L'elevazione dei requisiti (anagrafici e contributivi) necessari per il conseguimento del diritto a pensione è stata il minimo comune denominatore delle riforme degli ultimi 20 anni (Amato 1992, Dini 1995, Prodi 1997, Maroni 2004, Damiano 2007). L'ultima riforma pensionistica, quella del Decreto Monti-Fornero del 2011, ha stabilito che la pensione di vecchiaia si ottiene con un'anzianità contributiva di 20 anni e un'età anagrafica di almeno 66 anni e 7 mesi nel 2016 (sono previsti requisiti inferiori per le lavoratrici dipendenti e autonome del settore privato, fino alla totale equiparazione dei requisiti per tutti nel 2018). Per ottenere la pensione anticipata non bastano più i 40 anni già previsti per la pensione di anzianità ma occorrono, per il 2016, 41 anni e 10 mesi per le donne e 42 anni e 10 mesi per gli uomini.
La quota di pensione relativa alle anzianità contributive maturate prima del 1º genaio 2012 è ridotta di 1 punto percentuale per ogni anno di anticipo nell'accesso al pensionamento rispetto all'età di 62 anni e di 2 punti percentuali per ogni anno ulteriore di anticipo rispetto a 60 anni di età.

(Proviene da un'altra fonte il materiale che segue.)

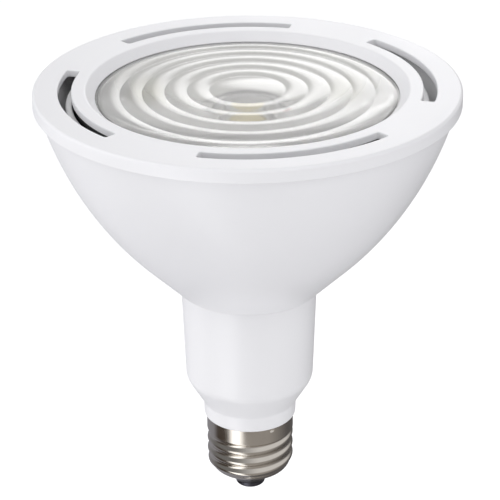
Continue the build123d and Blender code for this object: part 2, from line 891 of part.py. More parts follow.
# Film capacitor: a moulded box.
with BuildPart() as film_capacitor:
    with BuildSketch(front_plane):
        with Locations((-film_cap_offset, input_row)):
            Rectangle(film_cap_width, film_cap_height)
    extrude(amount=film_cap_depth)
    fillet(film_capacitor.edges().group_by(Axis.Y)[-1], cap_edge_round)
save(film_capacitor, "film_capacitor")

# Transformer: a ferrite frame with a centre leg, and the winding round that leg.
window_width = (transformer_side - 2 * transformer_limb - transformer_leg) / 2
window_height = transformer_side - 2 * transformer_limb
window_shift = (transformer_leg + window_width) / 2
with BuildPart() as transformer_core:
    with BuildSketch(front_plane.offset(winding_overhang)):
        with Locations((0, transformer_row)):
            Rectangle(transformer_side, transformer_side)
        with Locations((window_shift, transformer_row), (-window_shift, transformer_row)):
            Rectangle(window_width, window_height, mode=Mode.SUBTRACT)
    extrude(amount=transformer_core_depth)
save(transformer_core, "transformer_core")

winding_width = transformer_leg + 2 * window_width - 2 * winding_fit
winding_depth = transformer_core_depth + 2 * winding_overhang
winding_height = window_height - 2 * winding_fit
winding_foot = driver_foot + transformer_row - winding_height / 2
with BuildPart() as transformer_winding:
    with BuildSketch(Plane.XY.offset(winding_foot)):
        with Locations((0, board_face + winding_depth / 2)):
            RectangleRounded(winding_width, winding_depth, winding_overhang / 2)
            Rectangle(
                transformer_leg + 2 * winding_fit,
                transformer_core_depth + 2 * winding_fit,
                mode=Mode.SUBTRACT,
            )
    extrude(amount=winding_height)
save(transformer_winding, "transformer_winding")

# Bridge rectifier and control chip on the board's back.
with BuildPart() as bridge_rectifier:
    with BuildSketch(back_plane):
        with Locations((0, bridge_row)):
            Rectangle(bridge_width, bridge_height)
    extrude(amount=bridge_depth)
save(bridge_rectifier, "bridge_rectifier")

with BuildPart() as control_chip:
    with BuildSketch(back_plane):
        with Locations((0, chip_row)):
            Rectangle(chip_width, chip_height)
    extrude(amount=chip_depth)
save(control_chip, "control_chip")

# Fusible resistor, standing on the contact's eyelet by its own lead.
fuse_foot = eyelet_top + fuse_lead_length
fuse_top = fuse_foot + fuse_length
with BuildPart() as fuse_resistor:
    with BuildSketch(Plane.XY.offset(fuse_foot)):
        Circle(fuse_radius)
    extrude(amount=fuse_length)
    fillet(fuse_resistor.edges(), cap_edge_round)
    with BuildSketch(Plane.XY.offset(eyelet_top)):
        Circle(fuse_lead_radius)
    extrude(amount=2 * fuse_lead_length + fuse_length)
save(fuse_resistor, "fuse_resistor")

# Supply wires, from the fuse and from the shell's wall up to the board.
live_foot = fuse_top + fuse_lead_length
board_landing = driver_foot + wire_landing
live_wire = wire_tube(
    [
        (0, 0, live_foot),
        (0, 0, live_foot + wire_landing),
        (-wire_spread, wire_depth, driver_foot - wire_landing / 2),
        (-wire_spread, wire_depth, board_landing),
    ]
)
save(live_wire, "live_wire")

spigot_wire_radius = spigot_bore_radius - wire_radius - wire_fit
shell_wire_height = (spigot_foot + insulator_top) / 2
neutral_wire = wire_tube(
    [
        (root_bore_radius - wire_seat, 0, shell_wire_height),
        (spigot_wire_radius, 0, shell_wire_height),
        (spigot_wire_radius, 0, cap_height),
        (wire_spread, wire_depth, driver_foot - wire_landing / 2),
        (wire_spread, wire_depth, board_landing),
    ]
)
save(neutral_wire, "neutral_wire")

# Output wires, from the board's upper end through the cover and the floor to the LED board's pads.
led_pad_radius = led_board_side / 2 - 2 * wire_radius
for side, name in ((1, "output_wire_positive"), (-1, "output_wire_negative")):
    output_wire = wire_tube(
        [
            (side * wire_spread, wire_depth, driver_top - wire_landing),
            (side * wire_spread, wire_depth, cover_top + wire_bend),
            (side * wire_hole_offset, 0, sink_floor_foot - wire_bend),
            (side * wire_hole_offset, 0, led_wire_height),
            (side * led_pad_radius, 0, led_wire_height),
        ]
    )
    save(output_wire, name)
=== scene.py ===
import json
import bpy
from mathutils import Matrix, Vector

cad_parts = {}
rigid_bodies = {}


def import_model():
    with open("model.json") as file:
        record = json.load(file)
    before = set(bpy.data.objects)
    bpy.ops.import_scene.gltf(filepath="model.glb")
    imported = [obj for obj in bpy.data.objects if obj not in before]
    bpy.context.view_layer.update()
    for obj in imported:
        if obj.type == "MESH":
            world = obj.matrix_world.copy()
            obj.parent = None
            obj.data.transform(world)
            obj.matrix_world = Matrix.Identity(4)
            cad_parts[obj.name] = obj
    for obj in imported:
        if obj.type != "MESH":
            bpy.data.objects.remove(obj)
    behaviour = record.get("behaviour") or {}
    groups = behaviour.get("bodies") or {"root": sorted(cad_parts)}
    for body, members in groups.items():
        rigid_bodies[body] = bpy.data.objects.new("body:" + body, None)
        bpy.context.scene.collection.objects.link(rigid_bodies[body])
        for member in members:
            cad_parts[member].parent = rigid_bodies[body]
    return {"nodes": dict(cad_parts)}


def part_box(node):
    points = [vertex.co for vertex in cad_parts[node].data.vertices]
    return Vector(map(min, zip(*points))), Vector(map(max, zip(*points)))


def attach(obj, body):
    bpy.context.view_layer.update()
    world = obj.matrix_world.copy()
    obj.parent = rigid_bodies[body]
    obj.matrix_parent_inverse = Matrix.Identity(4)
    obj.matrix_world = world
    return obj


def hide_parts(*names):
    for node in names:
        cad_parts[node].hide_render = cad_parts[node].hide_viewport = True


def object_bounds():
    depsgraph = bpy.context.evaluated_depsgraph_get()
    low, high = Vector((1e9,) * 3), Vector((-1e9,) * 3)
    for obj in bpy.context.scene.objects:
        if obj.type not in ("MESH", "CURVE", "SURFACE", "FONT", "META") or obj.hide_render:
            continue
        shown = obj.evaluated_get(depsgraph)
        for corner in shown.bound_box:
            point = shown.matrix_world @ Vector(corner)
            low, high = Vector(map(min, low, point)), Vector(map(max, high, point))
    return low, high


bl_info = {
    "name": "Reflector lamp",
    "version": (1, 0, 0),
    "blender": (4, 5, 0),
    "location": "View3D > Sidebar > Lamp",
    "description": "Dresses a screw-base reflector lamp and sets a plain pale studio round it",
    "category": "Object",
}

from cmath import phase, rect
from math import asin, atan2, cos, hypot, pi, radians, sin, sqrt, tan

import bmesh
import bpy
from bpy.props import FloatProperty, FloatVectorProperty, IntProperty, PointerProperty
from bpy.types import Operator, Panel, PropertyGroup
from mathutils import Euler, Vector
from mathutils.geometry import delaunay_2d_cdt

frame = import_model()
cad_low, cad_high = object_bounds()

FACE_HEIGHT = round(cad_high.z, 5)
AROUND = 288
SHARP_ANGLE = radians(38)
BODY = "root"

# Middle and half size of the painted shade on the lens: two dark ovals that stand in for dark refractions at
# its sides
PAINTED_SHADE_PLACE = (0.0285, 0.001)
PAINTED_SHADE_REACH = (0.006, 0.013)


# Properties


def length(name, description, default):
    """A size in metres, shown in the scene's unit."""
    return FloatProperty(
        name=name, description=description, default=default, min=0.0, unit="LENGTH", precision=5
    )


def colour(name, description, default):
    """A plain linear colour."""
    return FloatVectorProperty(
        name=name, description=description, default=default, size=3, min=0.0, max=1.0, subtype="COLOR"
    )


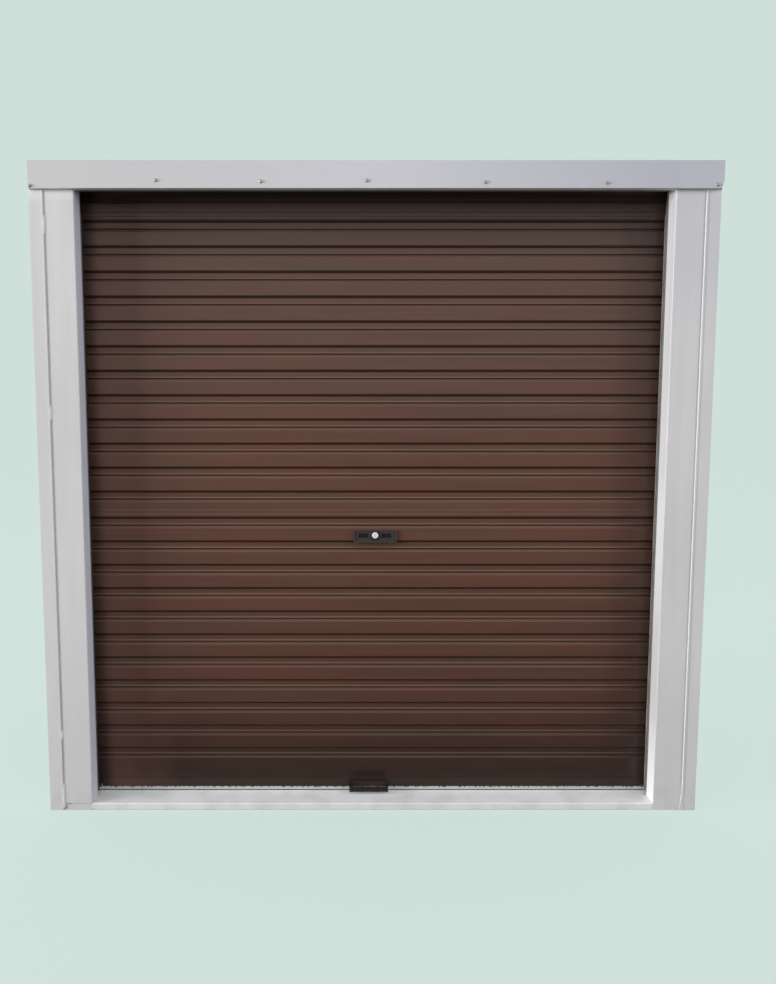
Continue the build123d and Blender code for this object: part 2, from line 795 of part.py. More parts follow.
# Lock case behind the curtain: its feet stand on the recesses above and below the lock's band
recess_middle = band_slope / 2 + recess_length / 2
band_edge = max(height for height in sheet_ribs["lower_curtain"] if height < lock_height)
feet_heights = (band_edge - recess_middle, band_edge + rib_pitch - recess_middle)
with BuildPart() as case:
    case_bottom, case_top = feet_heights
    case_middle = (case_bottom + case_top) / 2
    case_height = case_top - case_bottom
    with Locations((lock_centre, recess_back, case_middle)):
        Box(
            case_width,
            case_back - recess_back,
            case_height,
            align=(Align.CENTER, Align.MIN, Align.CENTER),
        )
        Box(
            case_width - 2 * case_wall,
            case_front - recess_back,
            case_height - 2 * case_wall,
            align=(Align.CENTER, Align.MIN, Align.CENTER),
            mode=Mode.SUBTRACT,
        )
    for foot_z in feet_heights:
        with Locations((lock_centre, recess_back, foot_z)):
            Box(case_width, case_wall, case_foot, align=(Align.CENTER, Align.MIN, Align.CENTER))
    with Locations((lock_centre, recess_back, lock_height)):
        Box(
            case_width,
            bolt_back + case_bolt_gap - recess_back,
            2 * (fork_top + case_bolt_gap),
            align=(Align.CENTER, Align.MIN, Align.CENTER),
            mode=Mode.SUBTRACT,
        )
    with BuildSketch(Plane.XZ.offset(-case_back)):
        with Locations(lock_xz):
            Circle(spindle_radius + barrel_clearance)
    extrude(amount=case_wall, mode=Mode.SUBTRACT)
save(case.part, "lock_case")

for side, side_name in ((1, "right"), (-1, "left")):
    strap_front = bolt_back + strap_bolt_gap
    with BuildPart() as strap:
        with Locations((side * strap_offset, strap_front, case_middle)):
            Box(
                strap_width,
                strap_thickness,
                case_height + strap_foot,
                align=(Align.CENTER, Align.MIN, Align.CENTER),
            )
        for foot_z in feet_heights:
            with Locations((side * strap_offset, recess_back, foot_z)):
                Box(
                    strap_width,
                    strap_front - recess_back,
                    strap_foot,
                    align=(Align.CENTER, Align.MIN, Align.CENTER),
                )
    save(strap.part, side_name + "_bolt_strap")

# Axle with drum wheels, springs and spring collars
bracket_x = half_curtain + bracket_gap
half_axle = bracket_x + bracket_ledge_width / 2 + axle_past_bracket
axle_yz = (axle_y, axle_height)


def flat_sided(radius, sides, mode=Mode.ADD):
    """A regular outline with the middle of one flat at the back."""
    return RegularPolygon(radius, sides, rotation=180 / sides, mode=mode)


def tube(start, length, outer_radius, inner_radius):
    """A tube round the axle, from the given X."""
    with BuildPart() as piece:
        with BuildSketch(Plane.YZ.offset(start)):
            with Locations(axle_yz):
                Circle(outer_radius)
                Circle(inner_radius, mode=Mode.SUBTRACT)
        extrude(amount=length)
    return piece.part


save(tube(-half_axle, 2 * half_axle, axle_radius, axle_radius - axle_wall), "axle")

wheel_x = half_opening - wheel_inset
for wheel_name, centre_x in (("left", -wheel_x), ("middle", 0.0), ("right", wheel_x)):
    with BuildPart() as wheel:
        with BuildSketch(Plane.YZ.offset(centre_x - wheel_width / 2)):
            with Locations(axle_yz):
                Circle(wheel_radius)
                flat_sided(wheel_radius - wheel_rim, wheel_flats, Mode.SUBTRACT)
                flat_sided(wheel_hub_radius, wheel_flats)
                Circle(axle_radius, mode=Mode.SUBTRACT)
        extrude(amount=wheel_width)
        with BuildSketch(Plane.YZ.offset(centre_x - wheel_spoke_thickness / 2)):
            with Locations(axle_yz):
                with PolarLocations(0, wheel_spokes):
                    with Locations(((wheel_hub_radius + wheel_radius) / 2 - wheel_rim / 2, 0)):
                        Rectangle(wheel_radius - wheel_hub_radius, wheel_spoke_width)
        extrude(amount=wheel_spoke_thickness)
    save(wheel.part, wheel_name + "_drum_wheel")

spring_x = wheel_width / 2
spring = tube(spring_x, spring_length, spring_outer_radius, spring_outer_radius - spring_wire)
save_pair(spring, "spring")
with BuildPart() as collar:
    with BuildSketch(Plane.YZ.offset(spring_x + spring_length)):
        with Locations(axle_yz):
            flat_sided(collar_radius, collar_flats)
            Circle(axle_radius, mode=Mode.SUBTRACT)
    extrude(amount=collar_width)
save_pair(collar.part, "spring_collar")

# Brackets on the posts and the clamps that hold the axle
ledge_top = axle_height - axle_radius
bracket_foot_bottom = guide_top + bracket_guide_gap
bracket_foot_top = axle_height + bracket_foot_rise
arm_end_y = axle_y + bracket_ledge_past_axle
with BuildPart() as bracket:
    with Locations((bracket_x, post_back, bracket_foot_bottom)):
        Box(
            bracket_foot_width,
            bracket_plate,
            bracket_foot_top - bracket_foot_bottom,
            align=(Align.CENTER, Align.MIN, Align.MIN),
        )
    with BuildSketch(Plane.YZ.offset(bracket_x - bracket_plate / 2)):
        with BuildLine():
            Polyline(
                (post_back, bracket_foot_bottom),
                (post_back, ledge_top),
                (arm_end_y, ledge_top),
                (arm_end_y, ledge_top - bracket_toe_height),
                close=True,
            )
        make_face()
    extrude(amount=bracket_plate)
    with Locations((bracket_x, post_back, ledge_top)):
        Box(
            bracket_ledge_width,
            arm_end_y - post_back,
            bracket_plate,
            align=(Align.CENTER, Align.MIN, Align.MAX),
        )
save_pair(bracket.part, "bracket")

with BuildPart() as clamp:
    strap_half = axle_radius + clamp_strap
    with BuildSketch(Plane.YZ.offset(bracket_x - clamp_width / 2)):
        with Locations(axle_yz):
            Circle(strap_half)
        with Locations((axle_y, ledge_top)):
            Rectangle(2 * strap_half, axle_radius, align=(Align.CENTER, Align.MIN))
            Rectangle(
                2 * (strap_half + clamp_foot), clamp_strap, align=(Align.CENTER, Align.MIN)
            )
        with Locations(axle_yz):
            Circle(axle_radius, mode=Mode.SUBTRACT)
        with Locations((axle_y, ledge_top)):
            Rectangle(
                2 * axle_radius, axle_radius, align=(Align.CENTER, Align.MIN), mode=Mode.SUBTRACT
            )
            Rectangle(
                2 * strap_half, strap_half, align=(Align.CENTER, Align.MAX), mode=Mode.SUBTRACT
            )
    extrude(amount=clamp_width)
save_pair(clamp.part, "axle_clamp")
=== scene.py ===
"""Dresses the roller garage door: finishes, fasteners, sealant, springs and a plain stage."""

import json
import math

import bmesh
import bpy
from mathutils import Matrix, Vector


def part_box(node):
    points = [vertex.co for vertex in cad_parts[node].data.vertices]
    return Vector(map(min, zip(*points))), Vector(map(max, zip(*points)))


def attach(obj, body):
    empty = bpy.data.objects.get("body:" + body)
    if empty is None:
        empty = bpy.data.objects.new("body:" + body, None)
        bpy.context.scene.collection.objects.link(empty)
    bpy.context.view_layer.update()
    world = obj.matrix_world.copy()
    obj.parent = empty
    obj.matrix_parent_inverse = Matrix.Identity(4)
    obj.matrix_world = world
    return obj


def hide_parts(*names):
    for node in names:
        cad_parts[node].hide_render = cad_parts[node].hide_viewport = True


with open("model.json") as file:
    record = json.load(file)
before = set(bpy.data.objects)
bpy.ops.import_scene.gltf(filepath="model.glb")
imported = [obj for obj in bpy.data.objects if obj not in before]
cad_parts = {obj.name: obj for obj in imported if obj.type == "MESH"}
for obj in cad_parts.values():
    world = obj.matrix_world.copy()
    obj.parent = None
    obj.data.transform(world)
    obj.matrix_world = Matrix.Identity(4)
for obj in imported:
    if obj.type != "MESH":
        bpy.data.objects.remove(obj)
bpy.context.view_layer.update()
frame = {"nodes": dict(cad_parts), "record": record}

bl_info = {
    "name": "Roller Garage Door",
    "version": (1, 0, 0),
    "blender": (4, 5, 0),
    "location": "3D View > Sidebar > Door",
    "description": "Finishes, fasteners and stage for a ribbed steel roller door in a white frame",
    "category": "Object",
}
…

Restano fermi i diritti acquisiti per chi ha già maturato i requisiti previsti alla data del 31 dicembre 2011, nonché per la cosiddetta "opzione donna" (57 anni e 3 mesi di età e 35 anni di anzianità contributiva, optando per il sistema contributivo) entro il 31.12.2015.
Anziché elevare sempre i requisiti per il diritto a pensione, sarebbe opportuno riportare a 40 anni il diritto a pensione con la sola anzianità contributiva e a 65 anni per la vecchiaia. Sarebbe auspicabile un contributo di solidarietà da far gravare su tutte le 80.000 "pensioni baby" ottenute a suo tempo con un'età anagrafica inferiore a 50 anni e sulle pensioni liquidate con il sistema retributivo puro. Le pensioni liquidate con il sistema contributivo dovrebbero essere sostenute mediante un sistema di indicizzazione: ai futuri pensionati assunti dopo il 1º gennaio 1996 deve essere garantito un tasso di sostituzione (rapporto tra la pensione e l'ultima retribuzione) minimo inderogabile.
Fermi restando i provvedimenti proposti, l'unica soluzione duratura al problema della sostenibilità del sistema pensionistico nel lungo periodo resta l'abbassamento del cosiddetto "indice di dipendenza", ovvero il miglioramento del rapporto numerico tra pensionati e lavoratori attivi, perseguibile in modo strutturale mediante un incremento dell'occupazione e anche attraverso un sostegno alle famiglie con figli in vista di un incremento demografico della popolazione italiana.